The SIM provisioning workflow many organizations still use would be unthinkable in any other part of the security stack. An organization spends millions designing zero-trust architecture, enforcing strong device management, and deploying phishing-resistant MFA, then sends an unencrypted plastic chip through the post, trusting it will reach the right person without being copied, swapped, or stolen in transit. It’s well known that physical SIM cards introduce the risk of being delayed, misplaced, or intercepted during distribution, especially in global onboarding workflows.
eSIMs eliminate this attack vector. There’s no opportunity for a middleman to tamper with credentials. More importantly, eSIMs enable the centralized, software-driven control that IT teams need.
Why IT needs to be the system of record for employee connectivity
The deeper issue isn’t the physical chip alone. It’s that the entire employee connectivity lifecycle happens outside the system's IT controls. When a new employee needs a line, the request goes to a carrier portal or account manager with no connection to the IT system running the onboarding workflow. Employees can initiate changes, upgrades, or number ports directly through their carrier, bypassing IT entirely. The result is a managed category that is not actually managed: lines that exist outside the asset inventory, changes that happen without audit trails, and phone number ownership that becomes unclear the moment someone leaves.
The deprovisioning side is equally serious and arguably more prevalent. When an employee leaves, deactivation of their corporate phone line is frequently delayed because the offboarding workflow that handles email, device management, and system access was never connected to the process that cancels a SIM. This, in turn, leads to orphaned lines creating security exposures that persist long after every other access credential has been revoked.
IT should control number provisioning, porting, SIM replacement workflows, and deactivation directly through secure, integrated systems, the same way it controls every other access credential in the stack. Until mobile phone plans are governed that way, it remains the one layer IT can see but can’t fully control.

How centralized mobile phone plan provisioning works with Gigs
A solution to these problems exists in the form that enterprise IT knows well: centralized provisioning, automated lifecycle management, and integration with the identity and IT systems the organization already runs. The only thing missing was a single global platform that brought it all together.
Gigs is one platform addressing this gap.
With Gigs, phone plan provisioning happens through secure, encrypted exchanges. Numbers are distributed digitally through trust The solution to all these problems already exists in the form that enterprise IT knows well
ed channels like email or Slack as part of the existing IT workflows rather than a separate manual task nobody remembers to complete. Plan configuration follows organizational policy, not individual manager discretion.
When someone leaves or is flagged, the line gets shut down automatically through the same automated offboarding workflow that handles every other access credential. IT has complete visibility and control in one system, ensuring employee phone numbers are treated as managed assets.
The security posture improvement is direct and auditable, and it closes the loop that fragmented carrier arrangements have left open for years.

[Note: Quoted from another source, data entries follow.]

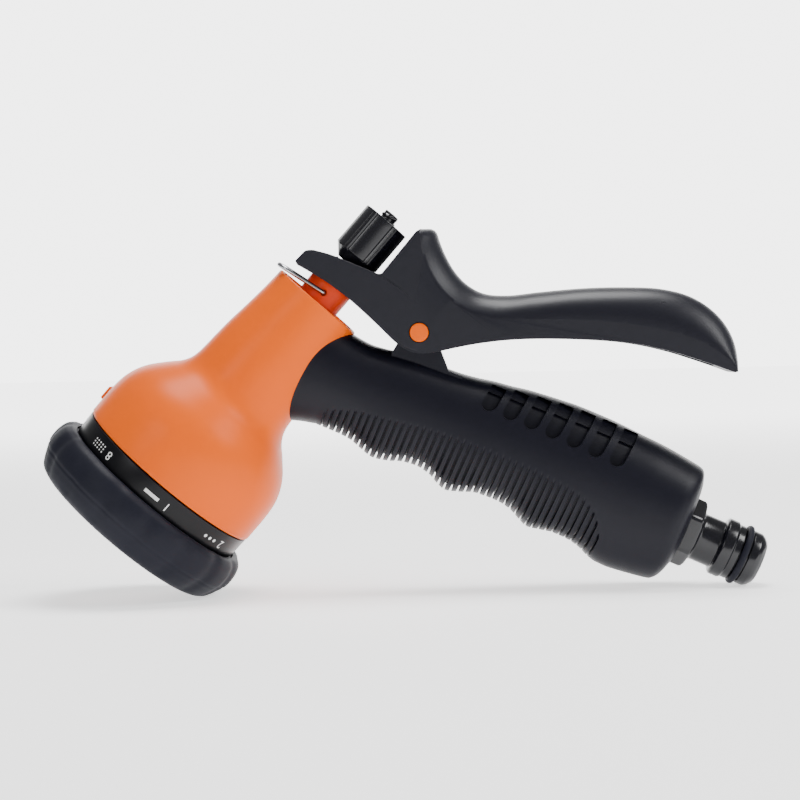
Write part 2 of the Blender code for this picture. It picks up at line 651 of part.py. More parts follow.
def water_way(grip):
    pipe = tube_profile(6.2, NIPPLE_BORE, -128.0, SPIGOT_END - GAP, 0.3)
    turned("water_pipe", grip, pipe, NATURAL, 0.5, sides=24)
    obj = turned("hose_connector", grip, NIPPLE_PROFILE, BLACK, 0.3, sides=28)
    hexagon = cylinder_mesh("hex_block", HEX_R, HEX_TOP - HEX_FOOT, (0, 0, (HEX_TOP + HEX_FOOT) / 2), sides=6)
    boolean(obj, add_cutter("hex_block", hexagon, grip), "UNION")
    bore = cylinder_mesh("nipple_bore", NIPPLE_BORE, 60.0, (0, 0, -10.0), sides=SIDES)
    boolean(obj, add_cutter("nipple_bore", bore, grip))
    turned("connector_oring", grip, oring_profile(8.25, 0.82, 4.8, 6), RUBBER, 0.5, sides=28)
    mesh = turned("inlet_filter", grip, rod_profile(4.3, -31.6, -30.4), STEEL, 0.35, 1.0, sides=24)
    holes = [
        cylinder_mesh("hole", 0.45, 4.0, (x * 1.7, y * 1.7, -31.0), sides=6)
        for x in range(-2, 3) for y in range(-2, 3) if x * x + y * y < 5
    ]
    boolean(mesh, add_cutter("filter_holes", joined("filter_holes", holes), grip))


def build():
    root = frame("stand", STAND_X, STAND_Z)
    head = frame("head_axis", *HEAD_ORIGIN, HEAD_LEAN, root)
    grip = frame("grip_axis", *GRIP_ORIGIN, GRIP_LEAN, root)
    pivot = frame("pivot_axis", *PIVOT, 0.0, root)
    crossing = frame("crossing", 0.0, 0.0, 0.0, grip)
    crossing.location = (0.0, 0.0, -142.1 * MM)
    head_shell(head, crossing)
    selector(head)
    stator(head)
    face_fixings(head)
    valve(head, crossing)
    spring_shelf(head)
    sleeve_and_clip(head)
    knob(head)
    lever(pivot, head)
    grip_shell(grip, head, pivot)
    grip_pad(grip)
    water_way(grip)


build()
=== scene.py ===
"""Looks of the hose spray nozzle: smooth surfaces, materials, light and camera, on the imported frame."""

import json
import math

import bmesh
import bpy
from mathutils import Matrix, Vector


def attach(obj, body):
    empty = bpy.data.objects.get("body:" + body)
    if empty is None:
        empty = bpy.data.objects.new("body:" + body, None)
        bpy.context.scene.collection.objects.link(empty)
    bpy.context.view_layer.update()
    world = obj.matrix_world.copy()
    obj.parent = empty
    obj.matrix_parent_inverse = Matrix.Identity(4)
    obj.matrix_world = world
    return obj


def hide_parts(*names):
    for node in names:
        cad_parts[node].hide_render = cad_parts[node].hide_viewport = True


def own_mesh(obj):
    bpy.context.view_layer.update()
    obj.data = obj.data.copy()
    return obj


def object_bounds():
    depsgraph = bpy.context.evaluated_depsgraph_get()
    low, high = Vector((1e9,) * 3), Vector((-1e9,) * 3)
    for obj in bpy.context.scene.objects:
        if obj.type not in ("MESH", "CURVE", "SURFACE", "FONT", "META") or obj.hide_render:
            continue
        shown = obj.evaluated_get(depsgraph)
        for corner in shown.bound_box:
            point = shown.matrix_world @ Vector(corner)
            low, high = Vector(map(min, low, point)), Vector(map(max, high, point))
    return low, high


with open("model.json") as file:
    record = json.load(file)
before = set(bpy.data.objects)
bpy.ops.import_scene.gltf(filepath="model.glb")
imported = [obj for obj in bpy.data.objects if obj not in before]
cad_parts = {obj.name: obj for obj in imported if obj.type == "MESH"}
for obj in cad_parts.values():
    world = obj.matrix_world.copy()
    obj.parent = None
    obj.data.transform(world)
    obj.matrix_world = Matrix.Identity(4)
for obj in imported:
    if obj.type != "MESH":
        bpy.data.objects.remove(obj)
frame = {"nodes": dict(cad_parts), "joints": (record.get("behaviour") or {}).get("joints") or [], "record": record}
cad_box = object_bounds()

MM = 0.001
JOINTS = {joint["name"]: joint for joint in frame["joints"]}
MOUNTS = {mount["name"]: mount for mount in frame["record"]["mounts"]}
ACROSS = Vector((0.0, 1.0, 0.0))


def axes_at(origin, axis):
    """Millimetres in a local frame to the row frame: local Z along axis, local Y across the nozzle."""
    z = Vector(axis).normalized()
    x = ACROSS.cross(z).normalized()
    turn = Matrix((x, ACROSS, z)).transposed().to_4x4()
    return Matrix.Translation(Vector(origin)) @ turn @ Matrix.Diagonal((MM, MM, MM, 1.0))


# the head: Z up the stem from the spray face, 0 where the pattern ring meets the bell
HEAD = axes_at(JOINTS["selector_turn"]["pos_m"], JOINTS["selector_turn"]["axis"])
# the lever: the row frame's directions, 0 on the pin
PIVOT = Matrix.Translation(Vector(JOINTS["trigger_hinge"]["pos_m"])) @ Matrix.Diagonal((MM, MM, MM, 1.0))
# the grip: Z towards the hose, X down to the fingers. The mount is off its axis and past its zero
NIPPLE_MOUNT = (-5.3, 10.7)
GRIP = axes_at(MOUNTS["nipple_end"]["pos_m"], MOUNTS["nipple_end"]["axis"])
GRIP = GRIP @ Matrix.Translation((-NIPPLE_MOUNT[0], 0.0, -NIPPLE_MOUNT[1]))


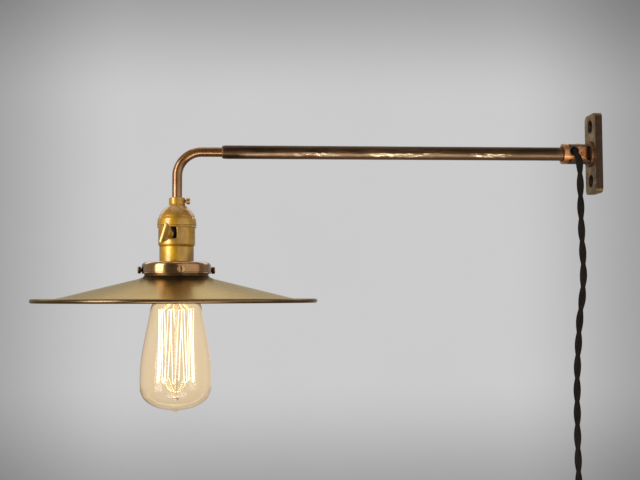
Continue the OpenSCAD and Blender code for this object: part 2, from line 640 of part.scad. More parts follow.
wall_plate();
swivel_base();
pivot_pin();
swivel_washers();
swivel_head();
cord_bushing();
arm_tube();
arm_end_sleeve();
arm_set_screw();
tube_retaining_nut();
bent_tube();
inner_lead();
socket_cap();
cap_set_screw();
socket_shell();
shell_liner();
socket_body();
terminal_screws();
screw_shell();
centre_contact();
switch_cam();
switch_shaft();
paddle_key();
shade_holder();
holder_ring();
holder_screws();
shade_neck();
shade();
bulb_base();
base_insulator();
base_contact();
bulb_glass();
bulb_stem();
filament_supports();
filament();
cord_drop();
cord_hank();
cord_tie();
cord_tail();
plug_body();
plug_collar();
plug_blades();
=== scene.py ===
import math

import bmesh
import bpy
from mathutils import Matrix, Vector


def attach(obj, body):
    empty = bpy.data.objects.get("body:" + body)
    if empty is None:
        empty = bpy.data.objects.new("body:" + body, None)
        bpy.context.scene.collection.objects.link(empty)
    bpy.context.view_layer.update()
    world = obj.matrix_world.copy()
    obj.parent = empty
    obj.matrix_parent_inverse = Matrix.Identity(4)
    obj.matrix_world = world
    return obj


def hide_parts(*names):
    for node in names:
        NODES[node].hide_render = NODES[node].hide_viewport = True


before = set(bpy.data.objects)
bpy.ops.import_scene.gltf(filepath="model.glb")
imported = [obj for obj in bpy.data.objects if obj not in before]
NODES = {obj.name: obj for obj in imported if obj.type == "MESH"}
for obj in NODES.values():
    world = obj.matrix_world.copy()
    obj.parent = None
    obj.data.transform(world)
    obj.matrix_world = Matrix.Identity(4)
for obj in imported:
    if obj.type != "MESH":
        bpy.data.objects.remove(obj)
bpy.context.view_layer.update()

# Shapes are drawn in millimetres in the CAD frame, and become metres when a mesh is finished
MM = 0.001
MERGE = 1e-4
COLL = bpy.context.scene.collection
LAMP_X = 388.5  # distance of the lamp's upright axis from the wall
LAMP_AXIS = (-LAMP_X * MM, 0, 0)  # the same axis in metres, for the materials


# ------------ camera
def make_camera():
    """Camera at the photo's angle: yaw to the right of +Y, pitch upwards, and a slight roll."""
    yaw, pitch, roll = math.radians(3.0865), math.radians(3.5117), math.radians(-0.1356)
    at = (-0.30495, -0.85536, -0.13279)
    ahead = Vector((math.sin(yaw) * math.cos(pitch), math.cos(yaw) * math.cos(pitch), math.sin(pitch)))
    level = Vector((math.cos(yaw), -math.sin(yaw), 0))
    above = level.cross(ahead)
    right = math.cos(roll) * level + math.sin(roll) * above
    up = -math.sin(roll) * level + math.cos(roll) * above
    data = bpy.data.cameras.new("camera")
    data.sensor_width = 36
    data.lens = 52.953
    data.clip_start, data.clip_end = 0.02, 60
    cam = bpy.data.objects.new("camera", data)
    rows = [(right[i], up[i], -ahead[i], at[i]) for i in range(3)]
    cam.matrix_world = Matrix((*rows, (0, 0, 0, 1)))
    COLL.objects.link(cam)
    bpy.context.scene.camera = cam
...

Why the operational case is as compelling as the security case
The security argument for centralized mobile plan provisioning stands on its own. But for a CIO or CFO who needs more than a threat model to approve a platform investment, the operational case makes the business justification straightforward.
With 80% of organizations reporting that employees can’t do their jobs effectively without a mobile phone, delayed onboarding has a direct and measurable impact on time to productivity. New hires in global organizations can wait days for SIM cards to arrive before they can make a call or access a corporate system that requires mobile authentication.
When work needs to happen on the go, employees avoid roaming fees by defaulting to unsecured public WiFi, a workaround that costs businesses more than $6,000 in lost revenue per employee annually from dropped calls, slow connections, and time spent reconnecting. And when employees leave, orphaned phone lines that nobody got around to cancelling create financial waste.
Each of these problems shares the same root cause: employee mobile phone plan provisioning was never connected to the systems that manage everything else.
Gigs fixes that by treating business phone plans the same way enterprise IT treats every other managed infrastructure layer, automating the workflows that have always been manual, consolidating the visibility that has always been fragmented, and closing the security gaps that have always been accepted as unavoidable.
The result isn’t just a cleaner mobile phone plan program. It’s the completion of a standardization effort that enterprise IT has been building toward for a decade, with company-wide mobile connectivity finally included.